# Any Herfs near Tampa coming up soon ?



## bassrocker (Oct 26, 2006)

Just wandering if there are any Herfs coming up near Tampa anytime soon. 

Mike, From Riverview, FL


----------



## Puffin Fresh (Nov 1, 2006)

I'll be there Super Bowl weekend, but I don't know if I'll have time for a HERF. I'd be interested in seeing if you guys get something going and will try to make it if I can.


----------



## SD Beerman (Feb 13, 2006)

Isn't there always a herf in Tampa?:ss


----------



## ATLHARP (May 3, 2005)

Look LJ's is in South Florida. Take a Saturday, hop on the turnpike for a couple of hours and hang with the South FLA crew. You will never have stumbled out of a herf so happy! :al :ss 

ATL


----------



## TX_toker (Jan 14, 2007)

Out of Brandon, would like to know as well.


----------



## Blueface (May 28, 2005)

Greerzilla said:


> I'll be there Super Bowl weekend, but I don't know if I'll have time for a HERF. I'd be interested in seeing if you guys get something going and will try to make it if I can.

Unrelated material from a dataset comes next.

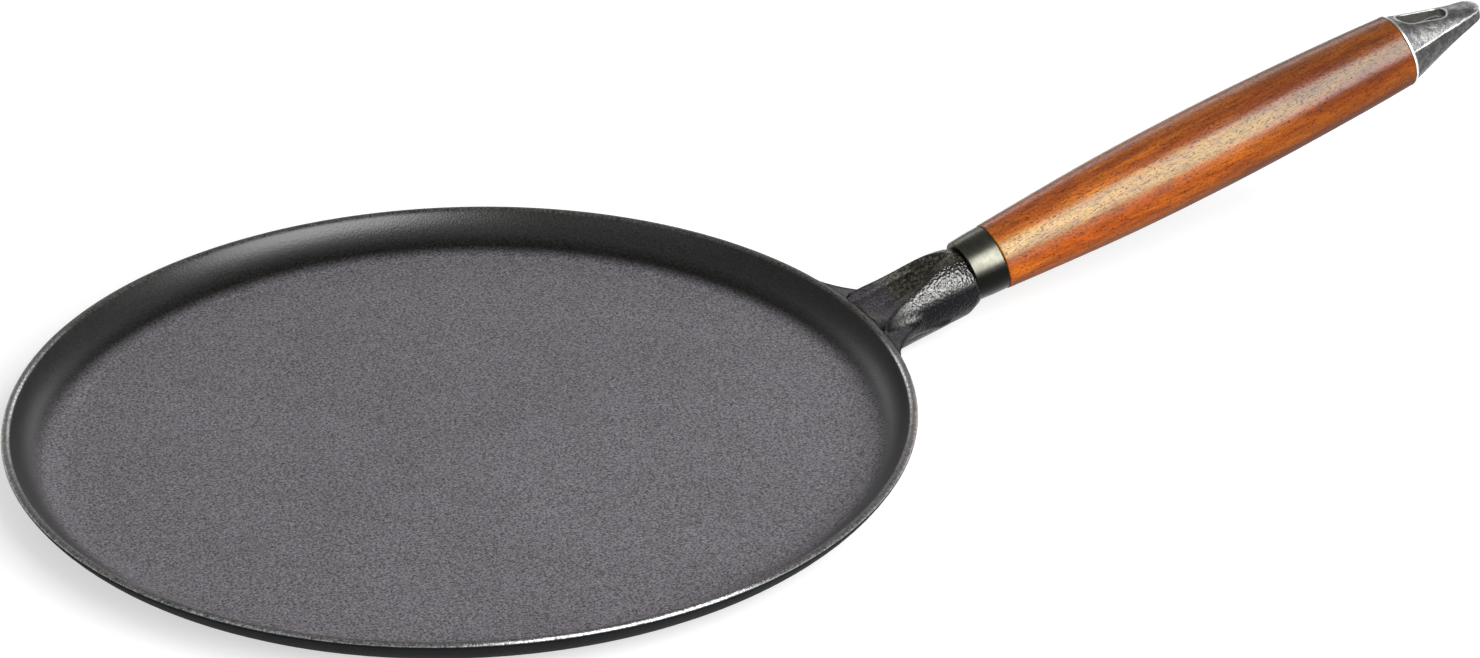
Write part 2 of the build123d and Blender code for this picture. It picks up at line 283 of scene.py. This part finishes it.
def enamelMaterial():
    v = enamel
    material, tree, shader = newMaterial("enamelledIron")
    place = objectPlace(tree)
    soft = addNode(tree, "ShaderNodeBevel", {"samples": v["edgeSamples"]},
                   {"Radius": v["edgeRound"]}).outputs["Normal"]
    zone = enamelZones(tree, place, soft)
    onScoop = product(tree, zone["top"], zone["scoop"])
    fine = noise(tree, place, *v["grainNoise"])
    speck = noise(tree, place, *v["speckNoise"])
    patch = noise(tree, place, *v["patchNoise"])
    broad = noise(tree, place, *v["broadNoise"])

    # painted shade: the inside takes the dark wall colour, and the floor colour is laid over it below
    color = blendColor(tree, zone["inside"], v["outsideColor"], v["wallShadeColor"])
    color = blendColor(tree, zone["floor"], color, v["floorColor"])
    shelfColor = blendColor(tree, zone["shelfEdge"], v["shelfColor"], v["shelfEdgeColor"])
    topColor = blendColor(tree, zone["scoop"], shelfColor, v["scoopColor"])
    color = blendColor(tree, zone["top"], color, topColor)
    color = blendColor(tree, zone["shine"], color, v["flankColor"])
    landColor = blendColor(tree, zone["crest"], v["landColor"], v["rimColor"])
    color = blendColor(tree, zone["land"], color, landColor)
    speckTone = blendValue(tree, onScoop, vary(tree, speck, *v["speckTone"]),
                           remap(tree, speck, *v["scoopSpecks"]))
    tone = product(tree, vary(tree, fine, *v["fineTone"]), speckTone,
                   vary(tree, patch, *v["patchTone"]), vary(tree, broad, *v["broadTone"]))
    tree.links.new(toned(tree, color, tone), shader.inputs["Base Color"])
    sheen = larger(tree, zone["shine"], product(tree, onScoop, v["scoopSheen"]))
    tree.links.new(larger(tree, sheen, zone["crest"]), shader.inputs["Metallic"])
    shader.inputs["Specular IOR Level"].default_value = v["specular"]

    outsideRough = blendValue(tree, zone["onStub"], v["outsideRoughness"], v["flankRoughness"])
    rough = blendValue(tree, zone["inside"], outsideRough, v["wallRoughness"])
    rough = blendValue(tree, zone["floor"], rough, v["floorRoughness"])
    topRough = blendValue(tree, zone["scoop"], v["shelfRoughness"], v["scoopRoughness"])
    rough = blendValue(tree, zone["top"], rough, topRough)
    rough = blendValue(tree, zone["land"], rough, v["rimRoughness"])
    rough = add(tree, rough, vary(tree, patch, *v["roughnessSpread"]))
    tree.links.new(rough, shader.inputs["Roughness"])

    flankGloss = product(tree, zone["onStub"], zone["upward"], v["flankGloss"])
    wallGloss = product(tree, zone["wall"], v["wallGloss"])
    gloss = blendValue(tree, zone["inside"], flankGloss, wallGloss)
    for name, amount in (("floor", "floorGloss"), ("top", "topGloss"), ("land", "rimGloss")):
        gloss = blendValue(tree, zone[name], gloss, v[amount])
    addGloss(tree, shader, gloss, v)

    pebble = addNode(tree, "ShaderNodeTexVoronoi", {"feature": "SMOOTH_F1"}, {
        "Vector": place, "Scale": v["pebbleScale"],
        "Smoothness": v["pebbleSmoothness"], "Randomness": 1.0}).outputs["Distance"]
    pebbled = product(tree, zone["outside"], blendValue(tree, zone["onStub"], v["pebbleOnWall"], 1.0))
    pebbles = bump(tree, pebble, v["pebbleDepth"], pebbled, soft)
    grainStrength = blendValue(tree, zone["land"], 1.0, v["grainOnLand"])
    grain = bump(tree, fine, v["grainDepth"], grainStrength, pebbles)
    tree.links.new(grain, shader.inputs["Normal"])
    tree.links.new(grain, shader.inputs["Coat Normal"])
    return material


# the ferrule: dark satin steel

ferrule = {
    "color": (0.118, 0.117, 0.094),
    "underShadeColor": (0.012, 0.012, 0.011),   # painted shade: the lower side is darker
    "underTilt": (0.12, 0.45),
    "paleColor": (0.17, 0.167, 0.137),
    "cloudNoise": (240.0, 4.0, 0.6),
    "cloudBlend": (0.35, 0.7),
    "lineNoise": ((5200, 160, 160), 3.0, 0.6),   # scale along and across the handle, detail, roughness
    "roughness": 0.3,
    "roughnessSpread": (-0.05, 0.08),
    "brushDepth": 0.00001,
}


def ferruleMaterial():
    v = ferrule
    material, tree, shader = newMaterial("ferruleSteel")
    lines = alongGrain(tree, *v["lineNoise"])
    cloud = noise(tree, objectPlace(tree), *v["cloudNoise"])
    color = blendColor(tree, remap(tree, cloud, *v["cloudBlend"]), v["color"], v["paleColor"])
    # painted shade: darker where the surface faces down
    color = blendColor(tree, remap(tree, faceUp(tree), *v["underTilt"]), v["underShadeColor"], color)
    tree.links.new(color, shader.inputs["Base Color"])
    shader.inputs["Metallic"].default_value = 1.0
    rough = add(tree, v["roughness"], vary(tree, lines, *v["roughnessSpread"]))
    tree.links.new(rough, shader.inputs["Roughness"])
    tree.links.new(bump(tree, lines, v["brushDepth"]), shader.inputs["Normal"])
    return material


# the wooden grip: stained wood under varnish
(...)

Don't dare come to our neighborhood and not stop by.
We get downright nasty when folks do that.
Where are you staying?


----------



## Blueface (May 28, 2005)

bassrocker said:


> Just wandering if there are any Herfs coming up near Tampa anytime soon.
> 
> Mike, From Riverview, FL


Don't know about herfs there but I do love to hang out whenever I am in the area at Central Cigars in downtown St. Pete.
They have a great B&M there with a full service bar and a very nice lounge area.
Great cigar selection to include many of the Padron Annis.
There is always a crowd there the times I have gone.


----------



## Made in Dade (Aug 5, 2006)

ATLHARP said:


> Look LJ's is in South Florida. Take a Saturday, hop on the turnpike for a couple of hours and hang with the South FLA crew. You will never have stumbled out of a herf so happy! :al :ss
> 
> ATL


What he said


----------



## Puffin Fresh (Nov 1, 2006)

Blueface said:


> Don't dare come to our neighborhood and not stop by.
> We get downright nasty when folks do that.
> Where are you staying?


With one of my college roommates and his wife. Thing is, he's an "occasional" cigar smoker. Which translates to, he only smokes when I am in town or on other rare occasions. Problem is, I won't have a car, and the women will not be happy coming to a HERF.

I will put it this way, if it's Saturday evening, I have the best chance at coming. Especially if it's at, or near a restaurant we can take the women to.

I would love to meet some more out of town BOTLs though.

Oh, he lives in Riverside I think, but it's on the edge of Riverside, and is basically in Brandon I think. It takes him like 10-15 minutes on the toll road to get downtown, and no longer to get to Ybor.


----------



## smokin' machinist (Sep 23, 2006)

Greerzilla said:


> With one of my college roommates and his wife. Thing is, he's an "occasional" cigar smoker. Which translates to, he only smokes when I am in town or on other rare occasions. *Problem is, I won't have a car*, and the women will not be happy coming to a HERF.
> 
> Dave, it's been a year or 2 since I was in Fla, but something tells me that they still rent cars!  :r


----------



## snkbyt (Jun 22, 2006)

I was planning on opening a POST to start a HERF in Satellite Beach on an up and coming Saturday if anyone is interested PM me and we'll set something up or email the link on the below web site [email protected]. Look forward to hearing from all FL CS members.


----------



## Puffin Fresh (Nov 1, 2006)

OK, any word on anything yet. I was wrong, not riverside, my friend lives in riverview, but it's basically brandon as he's closer to brandon than to most of the rest of riverview.

Anyway, I'm a doubtful, but if there is something, I'll do my best to make it for an hour or so.


----------